● **EXERCISE AIM**
Return the full material exactly.

● **SOURCE EXCERPT**
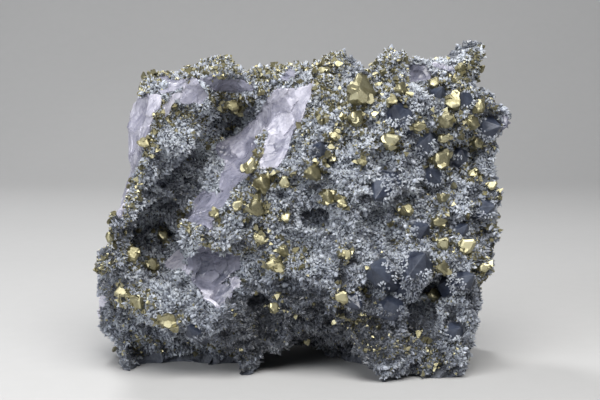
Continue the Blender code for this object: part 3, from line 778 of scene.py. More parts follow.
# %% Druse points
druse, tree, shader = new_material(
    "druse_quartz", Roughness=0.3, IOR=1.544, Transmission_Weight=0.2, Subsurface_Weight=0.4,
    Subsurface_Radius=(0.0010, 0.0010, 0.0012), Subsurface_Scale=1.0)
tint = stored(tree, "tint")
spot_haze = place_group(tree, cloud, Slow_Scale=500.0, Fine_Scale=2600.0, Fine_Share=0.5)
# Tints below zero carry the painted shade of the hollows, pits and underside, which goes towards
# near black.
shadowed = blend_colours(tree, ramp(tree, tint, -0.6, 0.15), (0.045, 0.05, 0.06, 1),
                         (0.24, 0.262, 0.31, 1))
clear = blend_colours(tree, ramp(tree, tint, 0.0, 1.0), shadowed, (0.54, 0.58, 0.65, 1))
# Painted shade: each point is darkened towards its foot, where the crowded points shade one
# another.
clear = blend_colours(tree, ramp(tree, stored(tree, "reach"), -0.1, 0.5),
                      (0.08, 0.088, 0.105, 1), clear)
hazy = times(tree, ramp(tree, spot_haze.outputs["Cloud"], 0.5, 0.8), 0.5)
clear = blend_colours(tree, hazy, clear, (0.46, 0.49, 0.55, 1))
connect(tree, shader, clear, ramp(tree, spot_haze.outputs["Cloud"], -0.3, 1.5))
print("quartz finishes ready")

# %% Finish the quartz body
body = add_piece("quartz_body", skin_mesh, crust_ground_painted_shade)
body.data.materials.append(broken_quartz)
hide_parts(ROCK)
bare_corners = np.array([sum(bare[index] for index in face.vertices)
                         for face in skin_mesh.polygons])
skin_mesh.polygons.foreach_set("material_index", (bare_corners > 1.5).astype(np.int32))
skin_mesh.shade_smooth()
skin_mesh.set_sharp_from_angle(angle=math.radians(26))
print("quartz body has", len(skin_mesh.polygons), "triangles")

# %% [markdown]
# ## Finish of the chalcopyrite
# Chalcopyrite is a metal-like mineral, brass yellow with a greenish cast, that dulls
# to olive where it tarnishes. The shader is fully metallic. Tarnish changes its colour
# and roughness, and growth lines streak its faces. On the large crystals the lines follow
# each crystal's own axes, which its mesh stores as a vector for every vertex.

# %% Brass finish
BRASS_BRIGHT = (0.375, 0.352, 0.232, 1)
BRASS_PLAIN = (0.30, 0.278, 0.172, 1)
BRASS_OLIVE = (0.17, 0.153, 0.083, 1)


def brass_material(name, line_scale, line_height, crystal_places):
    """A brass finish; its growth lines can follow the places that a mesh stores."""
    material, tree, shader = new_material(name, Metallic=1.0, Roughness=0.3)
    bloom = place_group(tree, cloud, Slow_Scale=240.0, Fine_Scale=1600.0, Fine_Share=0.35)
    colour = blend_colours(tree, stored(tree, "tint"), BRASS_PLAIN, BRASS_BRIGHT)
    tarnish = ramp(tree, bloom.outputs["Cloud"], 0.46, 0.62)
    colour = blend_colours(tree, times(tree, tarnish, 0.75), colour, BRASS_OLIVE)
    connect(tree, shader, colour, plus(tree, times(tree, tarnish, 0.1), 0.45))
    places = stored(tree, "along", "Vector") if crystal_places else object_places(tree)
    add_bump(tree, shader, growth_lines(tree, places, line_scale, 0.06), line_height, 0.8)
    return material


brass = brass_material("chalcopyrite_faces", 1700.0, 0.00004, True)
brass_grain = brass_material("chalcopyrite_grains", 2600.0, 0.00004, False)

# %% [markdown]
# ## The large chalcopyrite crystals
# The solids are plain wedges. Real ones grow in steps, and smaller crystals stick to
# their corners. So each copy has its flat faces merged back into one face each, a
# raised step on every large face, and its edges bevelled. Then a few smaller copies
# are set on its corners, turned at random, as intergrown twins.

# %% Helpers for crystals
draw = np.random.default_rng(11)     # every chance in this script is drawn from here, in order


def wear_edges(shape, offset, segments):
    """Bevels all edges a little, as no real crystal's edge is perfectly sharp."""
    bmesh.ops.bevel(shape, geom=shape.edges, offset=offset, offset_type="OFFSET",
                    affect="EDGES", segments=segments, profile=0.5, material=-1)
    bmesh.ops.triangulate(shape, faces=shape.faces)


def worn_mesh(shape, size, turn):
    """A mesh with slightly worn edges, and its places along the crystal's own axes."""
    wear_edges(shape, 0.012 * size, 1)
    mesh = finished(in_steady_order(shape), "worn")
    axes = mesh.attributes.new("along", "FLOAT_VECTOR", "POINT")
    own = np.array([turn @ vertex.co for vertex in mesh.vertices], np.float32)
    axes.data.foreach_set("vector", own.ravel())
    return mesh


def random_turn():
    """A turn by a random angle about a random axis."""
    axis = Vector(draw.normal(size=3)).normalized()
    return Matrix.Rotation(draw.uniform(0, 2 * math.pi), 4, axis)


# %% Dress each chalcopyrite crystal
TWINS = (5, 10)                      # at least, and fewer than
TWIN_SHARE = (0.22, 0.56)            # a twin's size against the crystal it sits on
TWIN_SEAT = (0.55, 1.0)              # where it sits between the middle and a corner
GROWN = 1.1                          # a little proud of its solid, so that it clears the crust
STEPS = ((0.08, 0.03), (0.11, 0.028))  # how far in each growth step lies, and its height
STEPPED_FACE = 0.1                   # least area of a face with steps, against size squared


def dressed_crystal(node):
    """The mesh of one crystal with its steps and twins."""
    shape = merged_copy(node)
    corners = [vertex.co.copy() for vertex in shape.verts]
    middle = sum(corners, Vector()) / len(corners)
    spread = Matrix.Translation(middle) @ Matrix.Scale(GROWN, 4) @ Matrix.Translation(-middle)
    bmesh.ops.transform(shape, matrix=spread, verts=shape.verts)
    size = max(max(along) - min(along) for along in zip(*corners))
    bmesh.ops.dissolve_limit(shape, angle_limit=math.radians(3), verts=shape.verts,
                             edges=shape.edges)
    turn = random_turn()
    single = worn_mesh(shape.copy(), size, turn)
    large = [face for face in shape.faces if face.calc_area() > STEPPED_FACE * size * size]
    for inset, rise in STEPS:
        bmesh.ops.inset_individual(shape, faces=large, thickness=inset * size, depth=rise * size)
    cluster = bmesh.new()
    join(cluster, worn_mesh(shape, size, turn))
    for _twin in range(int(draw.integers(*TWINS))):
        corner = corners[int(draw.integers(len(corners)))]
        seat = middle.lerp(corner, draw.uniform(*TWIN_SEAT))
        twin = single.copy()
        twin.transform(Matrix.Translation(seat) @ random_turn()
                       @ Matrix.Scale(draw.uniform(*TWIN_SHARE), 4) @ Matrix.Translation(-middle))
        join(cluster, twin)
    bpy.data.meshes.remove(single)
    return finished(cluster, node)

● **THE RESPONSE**
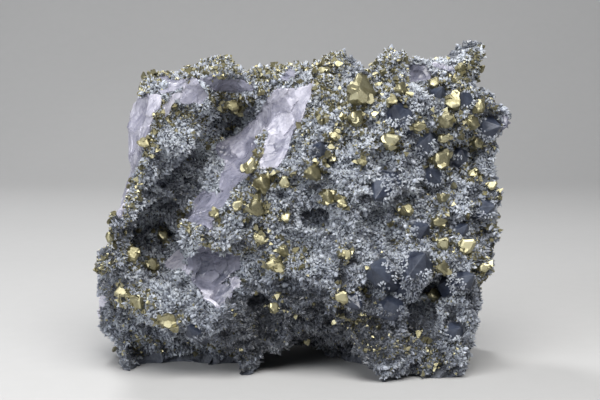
Continue the Blender code for this object: part 3, from line 778 of scene.py. More parts follow.
# %% Druse points
druse, tree, shader = new_material(
    "druse_quartz", Roughness=0.3, IOR=1.544, Transmission_Weight=0.2, Subsurface_Weight=0.4,
    Subsurface_Radius=(0.0010, 0.0010, 0.0012), Subsurface_Scale=1.0)
tint = stored(tree, "tint")
spot_haze = place_group(tree, cloud, Slow_Scale=500.0, Fine_Scale=2600.0, Fine_Share=0.5)
# Tints below zero carry the painted shade of the hollows, pits and underside, which goes towards
# near black.
shadowed = blend_colours(tree, ramp(tree, tint, -0.6, 0.15), (0.045, 0.05, 0.06, 1),
                         (0.24, 0.262, 0.31, 1))
clear = blend_colours(tree, ramp(tree, tint, 0.0, 1.0), shadowed, (0.54, 0.58, 0.65, 1))
# Painted shade: each point is darkened towards its foot, where the crowded points shade one
# another.
clear = blend_colours(tree, ramp(tree, stored(tree, "reach"), -0.1, 0.5),
                      (0.08, 0.088, 0.105, 1), clear)
hazy = times(tree, ramp(tree, spot_haze.outputs["Cloud"], 0.5, 0.8), 0.5)
clear = blend_colours(tree, hazy, clear, (0.46, 0.49, 0.55, 1))
connect(tree, shader, clear, ramp(tree, spot_haze.outputs["Cloud"], -0.3, 1.5))
print("quartz finishes ready")

# %% Finish the quartz body
body = add_piece("quartz_body", skin_mesh, crust_ground_painted_shade)
body.data.materials.append(broken_quartz)
hide_parts(ROCK)
bare_corners = np.array([sum(bare[index] for index in face.vertices)
                         for face in skin_mesh.polygons])
skin_mesh.polygons.foreach_set("material_index", (bare_corners > 1.5).astype(np.int32))
skin_mesh.shade_smooth()
skin_mesh.set_sharp_from_angle(angle=math.radians(26))
print("quartz body has", len(skin_mesh.polygons), "triangles")

# %% [markdown]
# ## Finish of the chalcopyrite
# Chalcopyrite is a metal-like mineral, brass yellow with a greenish cast, that dulls
# to olive where it tarnishes. The shader is fully metallic. Tarnish changes its colour
# and roughness, and growth lines streak its faces. On the large crystals the lines follow
# each crystal's own axes, which its mesh stores as a vector for every vertex.

# %% Brass finish
BRASS_BRIGHT = (0.375, 0.352, 0.232, 1)
BRASS_PLAIN = (0.30, 0.278, 0.172, 1)
BRASS_OLIVE = (0.17, 0.153, 0.083, 1)


def brass_material(name, line_scale, line_height, crystal_places):
    """A brass finish; its growth lines can follow the places that a mesh stores."""
    material, tree, shader = new_material(name, Metallic=1.0, Roughness=0.3)
    bloom = place_group(tree, cloud, Slow_Scale=240.0, Fine_Scale=1600.0, Fine_Share=0.35)
    colour = blend_colours(tree, stored(tree, "tint"), BRASS_PLAIN, BRASS_BRIGHT)
    tarnish = ramp(tree, bloom.outputs["Cloud"], 0.46, 0.62)
    colour = blend_colours(tree, times(tree, tarnish, 0.75), colour, BRASS_OLIVE)
    connect(tree, shader, colour, plus(tree, times(tree, tarnish, 0.1), 0.45))
    places = stored(tree, "along", "Vector") if crystal_places else object_places(tree)
    add_bump(tree, shader, growth_lines(tree, places, line_scale, 0.06), line_height, 0.8)
    return material


brass = brass_material("chalcopyrite_faces", 1700.0, 0.00004, True)
brass_grain = brass_material("chalcopyrite_grains", 2600.0, 0.00004, False)

# %% [markdown]
# ## The large chalcopyrite crystals
# The solids are plain wedges. Real ones grow in steps, and smaller crystals stick to
# their corners. So each copy has its flat faces merged back into one face each, a
# raised step on every large face, and its edges bevelled. Then a few smaller copies
# are set on its corners, turned at random, as intergrown twins.

# %% Helpers for crystals
draw = np.random.default_rng(11)     # every chance in this script is drawn from here, in order


def wear_edges(shape, offset, segments):
    """Bevels all edges a little, as no real crystal's edge is perfectly sharp."""
    bmesh.ops.bevel(shape, geom=shape.edges, offset=offset, offset_type="OFFSET",
                    affect="EDGES", segments=segments, profile=0.5, material=-1)
    bmesh.ops.triangulate(shape, faces=shape.faces)


def worn_mesh(shape, size, turn):
    """A mesh with slightly worn edges, and its places along the crystal's own axes."""
    wear_edges(shape, 0.012 * size, 1)
    mesh = finished(in_steady_order(shape), "worn")
    axes = mesh.attributes.new("along", "FLOAT_VECTOR", "POINT")
    own = np.array([turn @ vertex.co for vertex in mesh.vertices], np.float32)
    axes.data.foreach_set("vector", own.ravel())
    return mesh


def random_turn():
    """A turn by a random angle about a random axis."""
    axis = Vector(draw.normal(size=3)).normalized()
    return Matrix.Rotation(draw.uniform(0, 2 * math.pi), 4, axis)


# %% Dress each chalcopyrite crystal
TWINS = (5, 10)                      # at least, and fewer than
TWIN_SHARE = (0.22, 0.56)            # a twin's size against the crystal it sits on
TWIN_SEAT = (0.55, 1.0)              # where it sits between the middle and a corner
GROWN = 1.1                          # a little proud of its solid, so that it clears the crust
STEPS = ((0.08, 0.03), (0.11, 0.028))  # how far in each growth step lies, and its height
STEPPED_FACE = 0.1                   # least area of a face with steps, against size squared


def dressed_crystal(node):
    """The mesh of one crystal with its steps and twins."""
    shape = merged_copy(node)
    corners = [vertex.co.copy() for vertex in shape.verts]
    middle = sum(corners, Vector()) / len(corners)
    spread = Matrix.Translation(middle) @ Matrix.Scale(GROWN, 4) @ Matrix.Translation(-middle)
    bmesh.ops.transform(shape, matrix=spread, verts=shape.verts)
    size = max(max(along) - min(along) for along in zip(*corners))
    bmesh.ops.dissolve_limit(shape, angle_limit=math.radians(3), verts=shape.verts,
                             edges=shape.edges)
    turn = random_turn()
    single = worn_mesh(shape.copy(), size, turn)
    large = [face for face in shape.faces if face.calc_area() > STEPPED_FACE * size * size]
    for inset, rise in STEPS:
        bmesh.ops.inset_individual(shape, faces=large, thickness=inset * size, depth=rise * size)
    cluster = bmesh.new()
    join(cluster, worn_mesh(shape, size, turn))
    for _twin in range(int(draw.integers(*TWINS))):
        corner = corners[int(draw.integers(len(corners)))]
        seat = middle.lerp(corner, draw.uniform(*TWIN_SEAT))
        twin = single.copy()
        twin.transform(Matrix.Translation(seat) @ random_turn()
                       @ Matrix.Scale(draw.uniform(*TWIN_SHARE), 4) @ Matrix.Translation(-middle))
        join(cluster, twin)
    bpy.data.meshes.remove(single)
    return finished(cluster, node)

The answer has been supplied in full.